Problem statement:
Reproduce the following material exactly, including every line.

Data block:
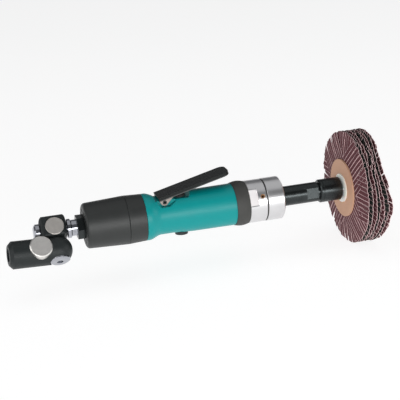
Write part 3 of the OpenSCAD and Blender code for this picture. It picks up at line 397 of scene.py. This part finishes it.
def bright_turned(colours, name, milled_r=0.0):
    """Bright metal with the rings of the turning tool and faint smudges. What lies
    nearer the axis than milled_r is a milled face, paler and more matt."""
    f = Finish(name)
    marks = f.tool_marks(0.22 * MM)
    smudge = f.noise(9 * MM, 4.0)
    base = colours.bright
    colour = f.mix(shade(base, 0.93), shade(base, 1.03), smudge)
    colour = f.mix(colour, shade(base, 0.82), f.smooth(marks, 0.62, 0.85) * 0.5)
    roughness = 0.25 + 0.06 * smudge + 0.06 * marks
    if milled_r:
        out = f.about(ORIGIN, LINE_AXIS)[1]
        milled = 1.0 - f.smooth(out, milled_r - 0.5 * MM, milled_r - 0.2 * MM)
        colour = f.mix(colour, (0.95, 0.92, 0.92), milled)
        roughness = roughness + 0.25 * milled
    return f.surface(Base_Color=colour, Metallic=1.0, Roughness=roughness,
                     Normal=f.bump(marks, 0.006 * MM))


def blackened_steel(colours):
    """Oiled black oxide over turned steel, thinner where it is handled."""
    f = Finish("blackened_steel")
    marks = f.tool_marks(0.3 * MM)
    oil = f.noise(6 * MM, 4.0)
    worn = f.smooth(f.noise(2.2 * MM, 5.0, (3.0, 1.0, 1.0)), 0.63, 0.78)
    colour = f.mix(shade(colours.blackened, 0.75), shade(colours.blackened, 1.25), oil)
    colour = f.mix(colour, shade(colours.blackened, 2.6), worn * 0.35)
    return f.surface(
        Base_Color=colour, Metallic=1.0, Roughness=0.20 + 0.10 * oil + 0.05 * marks,
        Normal=f.bump(marks, 0.004 * MM))


def ground_steel():
    """Ground steel of the inner parts, with an oil film."""
    f = Finish("ground_steel")
    marks = f.tool_marks(0.35 * MM)
    oil = f.noise(5 * MM, 3.0)
    colour = f.mix((0.44, 0.44, 0.45), (0.60, 0.60, 0.60), oil)
    return f.surface(
        Base_Color=colour, Metallic=1.0, Roughness=0.24 + 0.10 * oil + 0.06 * marks,
        Normal=f.bump(marks, 0.005 * MM))


def spring_steel():
    """Drawn wire and clip steel, with marks along and across at random."""
    f = Finish("spring_steel")
    marks = f.noise(0.25 * MM, 3.0)
    colour = f.mix((0.33, 0.33, 0.34), (0.52, 0.51, 0.50), marks)
    return f.surface(Base_Color=colour, Metallic=1.0, Roughness=0.26 + 0.12 * marks,
                     Normal=f.bump(marks, 0.004 * MM))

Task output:
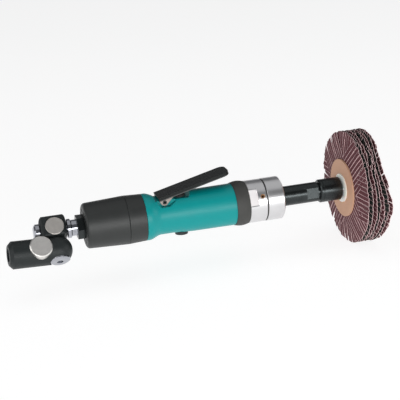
Write part 3 of the OpenSCAD and Blender code for this picture. It picks up at line 397 of scene.py. This part finishes it.
def bright_turned(colours, name, milled_r=0.0):
    """Bright metal with the rings of the turning tool and faint smudges. What lies
    nearer the axis than milled_r is a milled face, paler and more matt."""
    f = Finish(name)
    marks = f.tool_marks(0.22 * MM)
    smudge = f.noise(9 * MM, 4.0)
    base = colours.bright
    colour = f.mix(shade(base, 0.93), shade(base, 1.03), smudge)
    colour = f.mix(colour, shade(base, 0.82), f.smooth(marks, 0.62, 0.85) * 0.5)
    roughness = 0.25 + 0.06 * smudge + 0.06 * marks
    if milled_r:
        out = f.about(ORIGIN, LINE_AXIS)[1]
        milled = 1.0 - f.smooth(out, milled_r - 0.5 * MM, milled_r - 0.2 * MM)
        colour = f.mix(colour, (0.95, 0.92, 0.92), milled)
        roughness = roughness + 0.25 * milled
    return f.surface(Base_Color=colour, Metallic=1.0, Roughness=roughness,
                     Normal=f.bump(marks, 0.006 * MM))


def blackened_steel(colours):
    """Oiled black oxide over turned steel, thinner where it is handled."""
    f = Finish("blackened_steel")
    marks = f.tool_marks(0.3 * MM)
    oil = f.noise(6 * MM, 4.0)
    worn = f.smooth(f.noise(2.2 * MM, 5.0, (3.0, 1.0, 1.0)), 0.63, 0.78)
    colour = f.mix(shade(colours.blackened, 0.75), shade(colours.blackened, 1.25), oil)
    colour = f.mix(colour, shade(colours.blackened, 2.6), worn * 0.35)
    return f.surface(
        Base_Color=colour, Metallic=1.0, Roughness=0.20 + 0.10 * oil + 0.05 * marks,
        Normal=f.bump(marks, 0.004 * MM))


def ground_steel():
    """Ground steel of the inner parts, with an oil film."""
    f = Finish("ground_steel")
    marks = f.tool_marks(0.35 * MM)
    oil = f.noise(5 * MM, 3.0)
    colour = f.mix((0.44, 0.44, 0.45), (0.60, 0.60, 0.60), oil)
    return f.surface(
        Base_Color=colour, Metallic=1.0, Roughness=0.24 + 0.10 * oil + 0.06 * marks,
        Normal=f.bump(marks, 0.005 * MM))


def spring_steel():
    """Drawn wire and clip steel, with marks along and across at random."""
    f = Finish("spring_steel")
    marks = f.noise(0.25 * MM, 3.0)
    colour = f.mix((0.33, 0.33, 0.34), (0.52, 0.51, 0.50), marks)
    return f.surface(Base_Color=colour, Metallic=1.0, Roughness=0.26 + 0.12 * marks,
                     Normal=f.bump(marks, 0.004 * MM))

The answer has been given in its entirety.